The old bricks are at the bottom – the original canal. Many of these original bricks arrived on ships as ballast, cementing the history of the slave trade beneath the city. The newer bricks above were put there in the 1800s, when city officials sealed the canal to turn it into a tunnel.
Most of the canals were sealed off in the mid-1800s for hygiene reasons – they were becoming dumping grounds and used for doing laundry. The last of the canals, which ran through District Six, were sealed in the early 1900s to help limit the spread of the plague.
With the sealing of the canals, the look and feel of Cape Town would be changed forever. The once-open bodies of water would be pushed below the surface, and certain sections received name changes.

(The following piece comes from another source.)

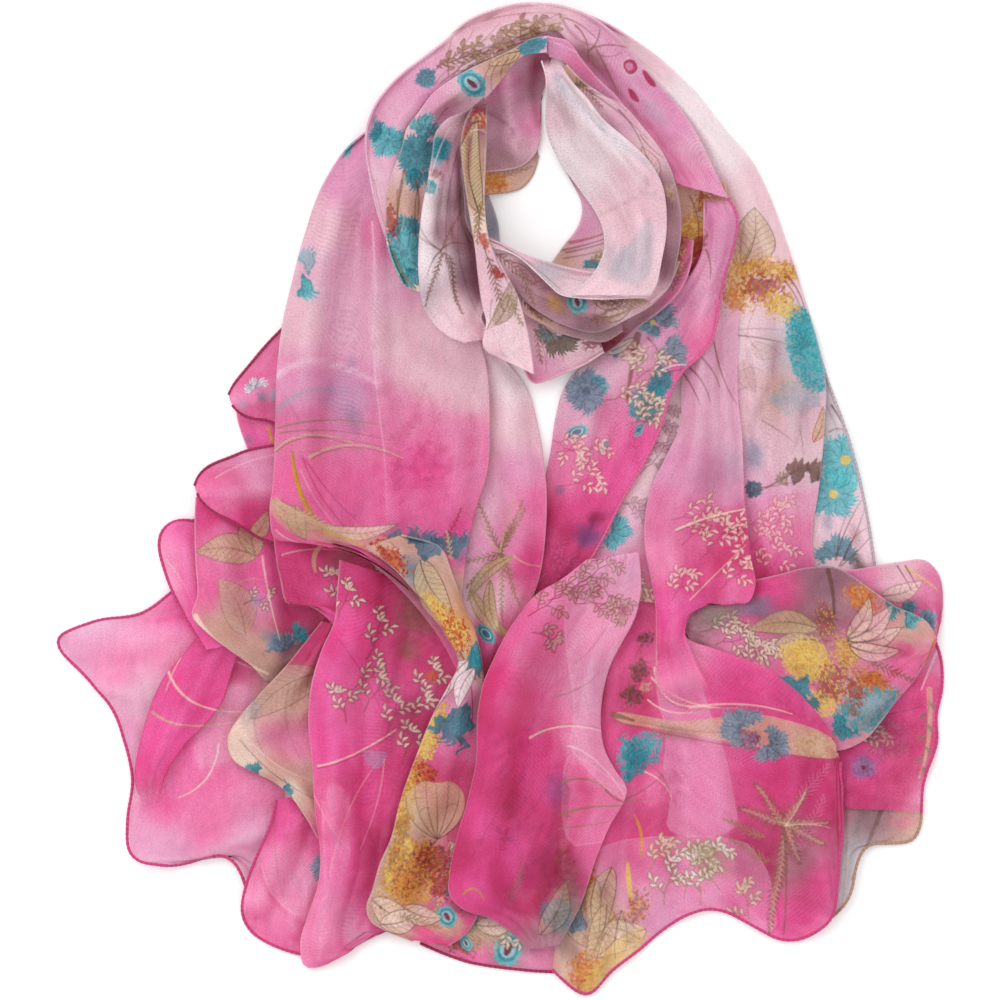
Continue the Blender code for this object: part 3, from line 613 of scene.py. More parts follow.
@dataclass(frozen=True)
class Frond(Grown):
    """A stem with paired narrow leaflets."""
    wide: float = 7.0
    cover: float = 0.7
    pitch: float = 5.0          # distance between the leaflets
    bend: float = 0.15          # how far its tip swings aside, as a share of its length
    plump: float = 0.20         # half the width of a leaflet, as a share of the pitch
    ink: Ink | Dye = Ink.BROWN

    def reach(self) -> float:
        """Gives how far the frond goes from its middle."""
        return self.size * (0.5 + abs(self.bend) / 2) + self.wide + 3

    def draw(self, cloth: Cloth, where: np.ndarray, points: np.ndarray) -> None:
        """Prints the stem and the leaflets.

        Args:
            cloth: What it is printed on.
            where: Numbers of the points that it reaches.
            points: The places of these points on the plan.
        """
        along, across = turned(points, self.x, self.y, self.turn)
        t = np.clip(along / self.size, 0.0, 1.0)
        across = across - self.bend * self.size * np.sin(math.pi * t * 0.5) ** 2
        side = np.abs(across)
        half = self.wide * np.minimum(1.0, 0.35 + 3 * t) * np.sqrt(np.clip(1.05 - t, 0.0, 1.0))
        half = half * (0.82 + 0.18 * np.sin(1.1 * along + np.sign(across) + self.x))
        past_ends = np.maximum(along - self.size, -along)
        beyond = np.maximum(side - half, past_ends)
        stagger = np.where(across > 0, 0.5, 0.0)
        slant = ((along - 0.9 * side) / self.pitch + stagger + 0.12 * np.sin(0.5 * along + self.y)) % 1.0
        belly = 0.30 + 0.95 * np.sin(math.pi * np.clip(side / np.maximum(half, 0.5), 0.0, 1.0) ** 0.8)
        leaflet = (np.abs(slant - 0.5) - self.plump * belly) * self.pitch
        cloth.lay(where, self.ink, self.cover * inked(np.maximum(leaflet, beyond)))
        cloth.lay(where, self.ink, self.cover * inked(np.maximum(side - 0.6, past_ends)))


@dataclass(frozen=True)
class Sprig(Grown):
    """A branching sprig of small leaves, pale inside a dark line."""
    twigs: int = 4
    line_cover: float = 0.6
    cover: float = 0.8
    lobe: float = 3.2           # width of a leaf
    fill: Ink | Dye = Ink.CREAM
    line: Ink | Dye = Ink.SEPIA

    def reach(self) -> float:
        """Gives how far the sprig goes from its middle."""
        return self.size * 0.72 + 4

    def parts(self) -> np.ndarray:
        """Gives the stem, its twigs and their lobes as short straight parts.

        Returns:
            Rows of start x, start y, end x, end y, start radius, end radius.
        """
        rows = []
        heading, x, y = math.radians(self.turn), self.x, self.y
        for twig in range(self.twigs):
            bend = heading + 0.22 * math.sin(2.3 * twig + self.x)
            run = self.size / self.twigs
            following = x + run * math.cos(bend), y + run * math.sin(bend)
            rows.append((x, y, *following, *STEM))
            x, y = following
            side = (1 if twig % 2 else -1) * (0.75 + 0.2 * math.sin(1.9 * twig + self.y))
            length = self.size * (0.42 - 0.045 * twig)
            tip = x + length * math.cos(bend + side), y + length * math.sin(bend + side)
            rows.append((x, y, *tip, *STEM))
            for lobe, (share, spread) in enumerate(((1.0, 0.1), (0.80, 0.95), (0.62, -0.95), (0.38, 0.95))):
                out = share * length
                foot = x + out * math.cos(bend + side), y + out * math.sin(bend + side)
                way = bend + side + spread
                rows.extend(self.leaflet(*foot, way, self.lobe * (2.5 - 0.2 * lobe)))
        for spread in (-1.0, 0.0, 1.0):
            way = heading + spread
            rows.extend(self.leaflet(x, y, way, 2.3 * self.lobe))
        return np.array(rows)

    def leaflet(self, x: float, y: float, way: float, out: float) -> list[tuple[float, ...]]:
        """Gives a leaflet, narrow at its foot and round at its bent tip.

        Args:
            x: Its foot, to the right.
            y: The same, down.
            way: Its direction in radians.
            out: Its length.

        Returns:
            Its two parts.
        """
        middle = x + 0.55 * out * math.cos(way), y + 0.55 * out * math.sin(way)
        tip = middle[0] + 0.45 * out * math.cos(way + 0.5), middle[1] + 0.45 * out * math.sin(way + 0.5)
        foot_radius, belly_radius, tip_radius = 0.10 * self.lobe, 0.52 * self.lobe, 0.24 * self.lobe
        return [(x, y, *middle, foot_radius, belly_radius), (*middle, *tip, belly_radius, tip_radius)]

    def touches(self, points: np.ndarray) -> np.ndarray:
        """Says which places are beside the sprig."""
        return to_segments(points, self.parts())[0] < BESIDE

    def draw(self, cloth: Cloth, where: np.ndarray, points: np.ndarray) -> None:
        """Prints the dark line, the pale leaves inside it and their ribs.

        Args:
            cloth: What it is printed on.
            where: Numbers of the points that it reaches.
            points: The places of these points on the plan.
        """
        outside = to_segments(points, self.parts())[0]
        cloth.lay(where, self.line, self.line_cover * inked(outside - 0.9))
        cloth.lay(where, self.fill, self.cover * inked(outside + 0.20))
        cloth.lay(where, self.line, 0.35 * self.line_cover * inked(outside + 1.35))


@dataclass(frozen=True)
class Mottle(Motif):
    """A blotched patch, as of a faded flower head, flecked with darker colours."""
    turn: float = 0.0
    cover: float = 0.8
    stretch: float = 1.6        # how much longer than wide it is
    flecks: float = 0.55        # strength of the flecks
    ground: Ink | Dye = Ink.GOLD
    blot: Ink | Dye = Ink.RED
    fleck: Ink | Dye = Ink.WINE

    def reach(self) -> float:
        """Gives how far the patch goes from its place."""
        return self.size * max(1.0, self.stretch) * 1.25

    def draw(self, cloth: Cloth, where: np.ndarray, points: np.ndarray) -> None:
        """Prints the ground, the blots and the flecks.

        Args:
            cloth: What it is printed on.
            where: Numbers of the points that it reaches.
            points: The places of these points on the plan.
        """
        x, y = points.T
        along, across = turned(points, self.x, self.y, self.turn)
        away = np.hypot(along / (self.size * self.stretch), across / self.size)
        ragged = away - 0.85 + 0.55 * (mottle(x, y, 6.0, self.x) - 0.5)
        ragged = ragged + 0.3 * (mottle(x, y, 2.4, self.y) - 0.5)
        body = inked(ragged * self.size, MOTTLE_EDGE)
        tone = np.clip(1.6 * mottle(x, y, 5.0, self.y + 2) - 0.3, 0, 1)[:, None]
        cloth.lay(where, linear(self.ground) * (1 - tone) + linear(self.blot) * tone, self.cover * body)
        grain = mottle(x, y, 2.2, self.x + 5) * mottle(x, y, 7.0, self.y + 1)
        cloth.lay(where, Ink.ORANGE, self.cover * body * np.clip(4 * (grain - 0.42), 0, 0.8))
        dark = mottle(x + 0.6 * y, y, 1.9, self.y + 9) * mottle(x, y, 6.0, self.x + 3)
        cloth.lay(where, self.fleck, self.flecks * body * np.clip(5 * (dark - 0.46), 0, 1))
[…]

“The Dutch built many canals during their time in the Cape. Possibly because they were a little bit homesick!” Matt quips. “Today they’re obviously tunnels, but in the early days of the Cape they were open canals like the kind you find in Amsterdam.”
The Dutch used the canals for defence around the castle, the remains of which are still open and visible to this day. But their primary purpose was to water crops, which they supplied to passing ships. Vegetable gardens were big business in the early days of Cape Town, with many ships sailing for up to eight months with no fresh fruit or vegetables on board. The canals directed water running off Table Mountain directly through the Company Gardens – the city’s central farm – to help them grow.
But the water was also of critical importance to the Khoi people, who lived in the region long before the Dutch arrived. They used the water for their cattle and called the area Camissa, which loosely translates as “the place of sweet waters”. It was only when the Dutch arrived that the various rivers and streams used extensively by the Khoi were canalised and redirected for the almost exclusive use of the settlers.
“Hear that?” Matt asks, raising a finger to the top of the tunnel. “Trains. We’re close to Strand Street now, where the beach used to be before they reclaimed the land.” At the end of the tunnel is a small wooden door, which leads closer to the outlet into the ocean.
Today Strand Street is a busy and important, nondescript thoroughfare into the city, gridlocked with large busses, taxis and motor vehicles during most daylight hours. At the time, however, it was a beautiful tree-lined street with stately homes, the remnants of which take a particularly keen eye to locate.
Above ground the city may have changed dramatically, but not far beneath large quantities of water still flow through the untouched tunnels. Some estimates put the runoff in the millions of litres, most of which is directed into the sea.
During the height of Cape Town’s severe drought, many questioned the logic behind this. Officials, however, were quick to point out that a few million litres per day would have little impact on the greater consumption levels. At their best consumption levels sit at 505 million litres per day, and channeling this for modern day use would be complex and costly.
Still, with Cape Town likely to struggle with water shortages in the foreseeable future, it’s confounding that the water that drew both the Khoi people who lived here, and then the settlers who relied on it to irrigate farms, is now little more than a buried curiosity. And it’s an oddity of which most city residents at ground level are blissfully unaware.